+++ RECORDS FOR THE TASK

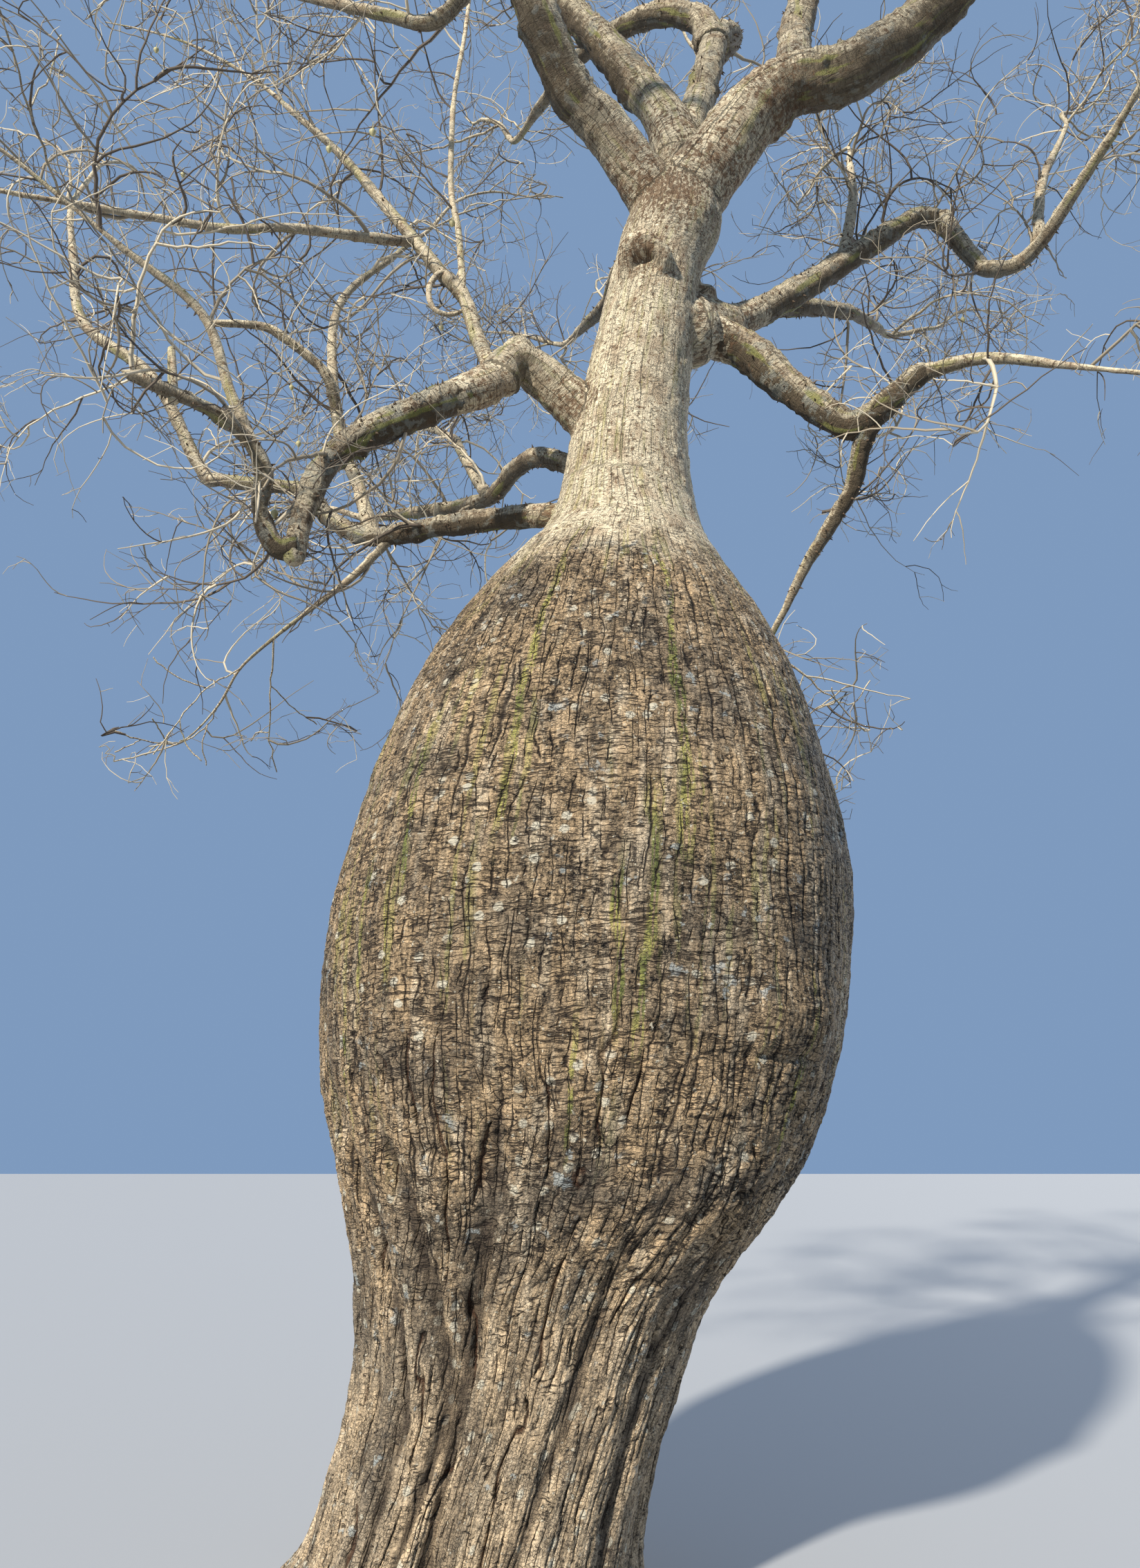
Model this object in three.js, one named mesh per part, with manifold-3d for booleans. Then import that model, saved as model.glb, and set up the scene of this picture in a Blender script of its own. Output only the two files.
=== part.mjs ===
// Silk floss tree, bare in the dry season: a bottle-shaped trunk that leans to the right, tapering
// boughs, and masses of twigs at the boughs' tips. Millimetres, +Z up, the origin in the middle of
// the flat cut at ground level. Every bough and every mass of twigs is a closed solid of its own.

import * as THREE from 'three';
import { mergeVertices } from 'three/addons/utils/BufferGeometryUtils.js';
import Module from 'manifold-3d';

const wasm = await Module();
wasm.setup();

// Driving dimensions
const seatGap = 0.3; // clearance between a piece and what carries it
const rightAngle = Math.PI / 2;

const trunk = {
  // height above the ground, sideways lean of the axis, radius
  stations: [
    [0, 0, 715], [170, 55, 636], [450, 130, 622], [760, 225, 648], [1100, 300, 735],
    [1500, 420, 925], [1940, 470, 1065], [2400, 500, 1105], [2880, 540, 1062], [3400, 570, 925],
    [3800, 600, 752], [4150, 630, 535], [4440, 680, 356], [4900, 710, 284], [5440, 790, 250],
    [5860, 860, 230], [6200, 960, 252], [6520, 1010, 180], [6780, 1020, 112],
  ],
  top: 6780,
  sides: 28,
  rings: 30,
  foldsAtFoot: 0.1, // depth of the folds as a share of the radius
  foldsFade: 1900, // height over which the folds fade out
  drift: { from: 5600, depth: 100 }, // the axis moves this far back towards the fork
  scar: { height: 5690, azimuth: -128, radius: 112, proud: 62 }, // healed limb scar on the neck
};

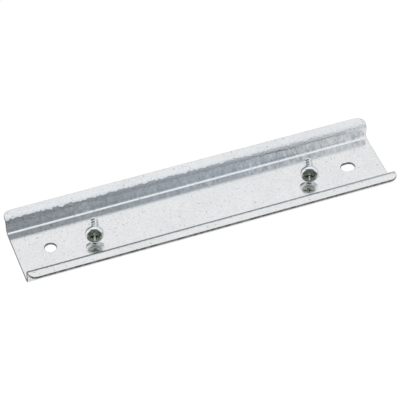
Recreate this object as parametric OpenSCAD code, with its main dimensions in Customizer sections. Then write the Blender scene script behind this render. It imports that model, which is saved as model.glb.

++++++

Make an exact copy of the listing, including every line.

RESULT:
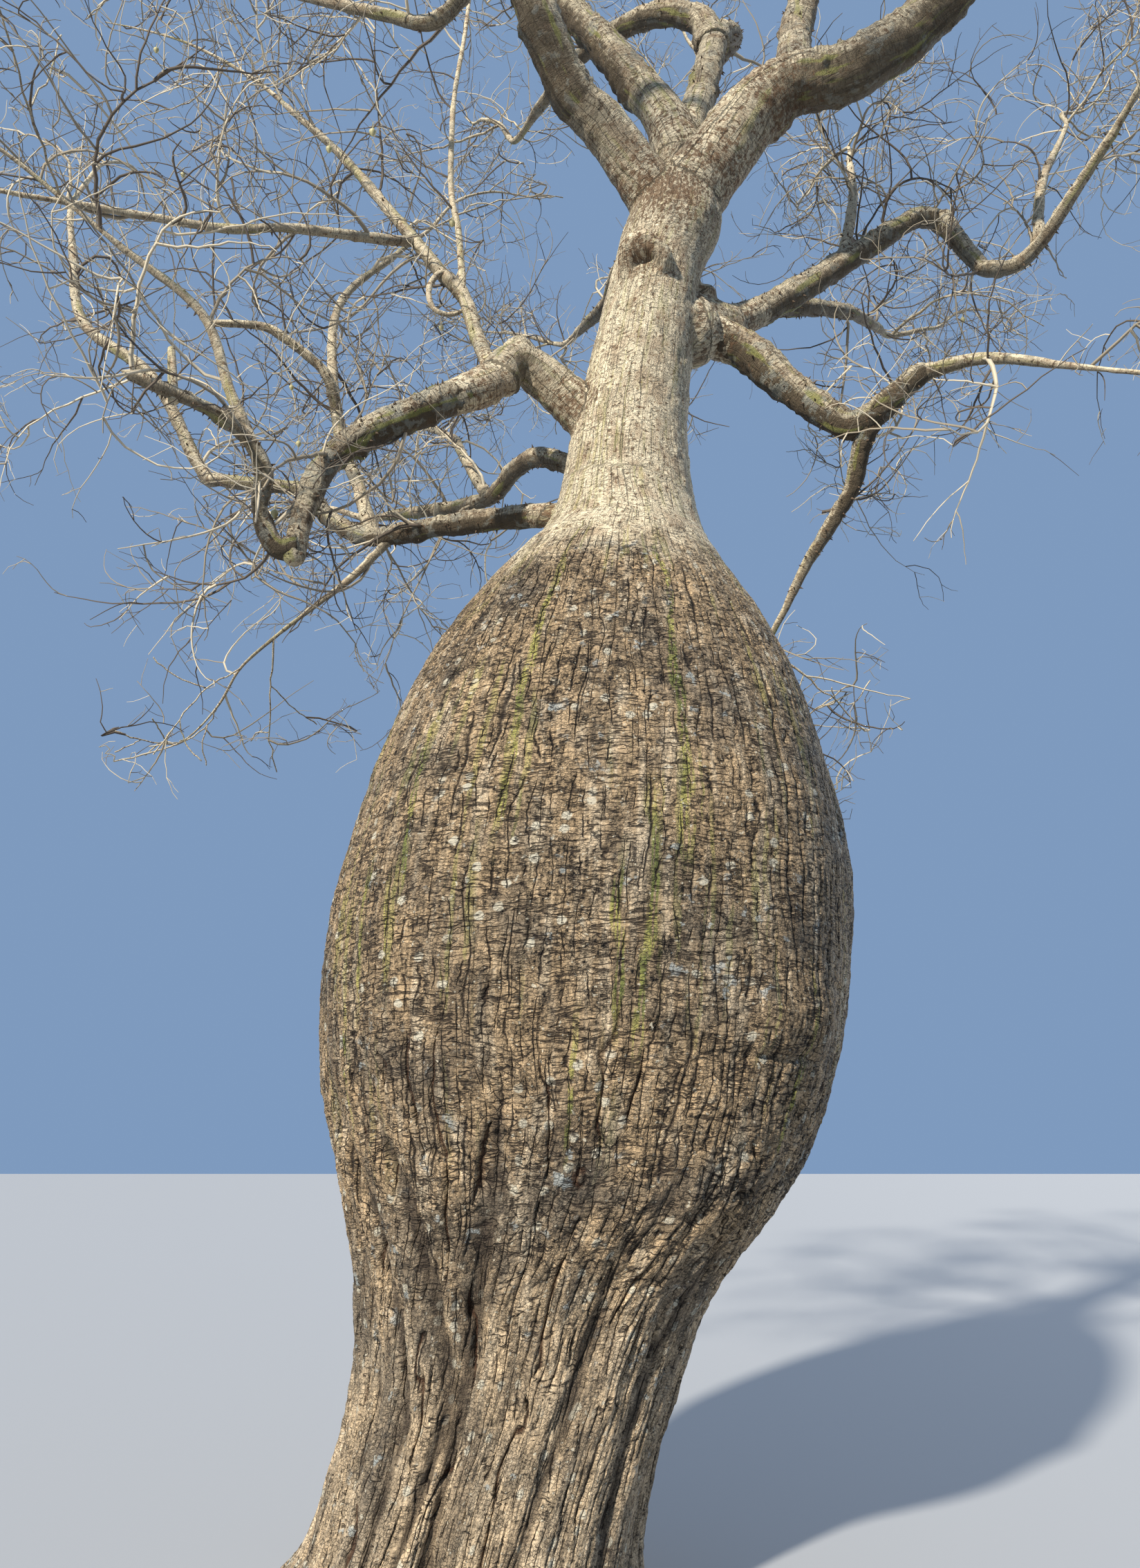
Model this object in three.js, one named mesh per part, with manifold-3d for booleans. Then import that model, saved as model.glb, and set up the scene of this picture in a Blender script of its own. Output only the two files.
=== part.mjs ===
// Silk floss tree, bare in the dry season: a bottle-shaped trunk that leans to the right, tapering
// boughs, and masses of twigs at the boughs' tips. Millimetres, +Z up, the origin in the middle of
// the flat cut at ground level. Every bough and every mass of twigs is a closed solid of its own.

import * as THREE from 'three';
import { mergeVertices } from 'three/addons/utils/BufferGeometryUtils.js';
import Module from 'manifold-3d';

const wasm = await Module();
wasm.setup();

// Driving dimensions
const seatGap = 0.3; // clearance between a piece and what carries it
const rightAngle = Math.PI / 2;

const trunk = {
  // height above the ground, sideways lean of the axis, radius
  stations: [
    [0, 0, 715], [170, 55, 636], [450, 130, 622], [760, 225, 648], [1100, 300, 735],
    [1500, 420, 925], [1940, 470, 1065], [2400, 500, 1105], [2880, 540, 1062], [3400, 570, 925],
    [3800, 600, 752], [4150, 630, 535], [4440, 680, 356], [4900, 710, 284], [5440, 790, 250],
    [5860, 860, 230], [6200, 960, 252], [6520, 1010, 180], [6780, 1020, 112],
  ],
  top: 6780,
  sides: 28,
  rings: 30,
  foldsAtFoot: 0.1, // depth of the folds as a share of the radius
  foldsFade: 1900, // height over which the folds fade out
  drift: { from: 5600, depth: 100 }, // the axis moves this far back towards the fork
  scar: { height: 5690, azimuth: -128, radius: 112, proud: 62 }, // healed limb scar on the neck
};

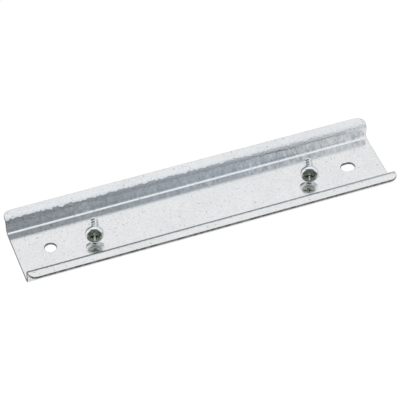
Recreate this object as parametric OpenSCAD code, with its main dimensions in Customizer sections. Then write the Blender scene script behind this render. It imports that model, which is saved as model.glb.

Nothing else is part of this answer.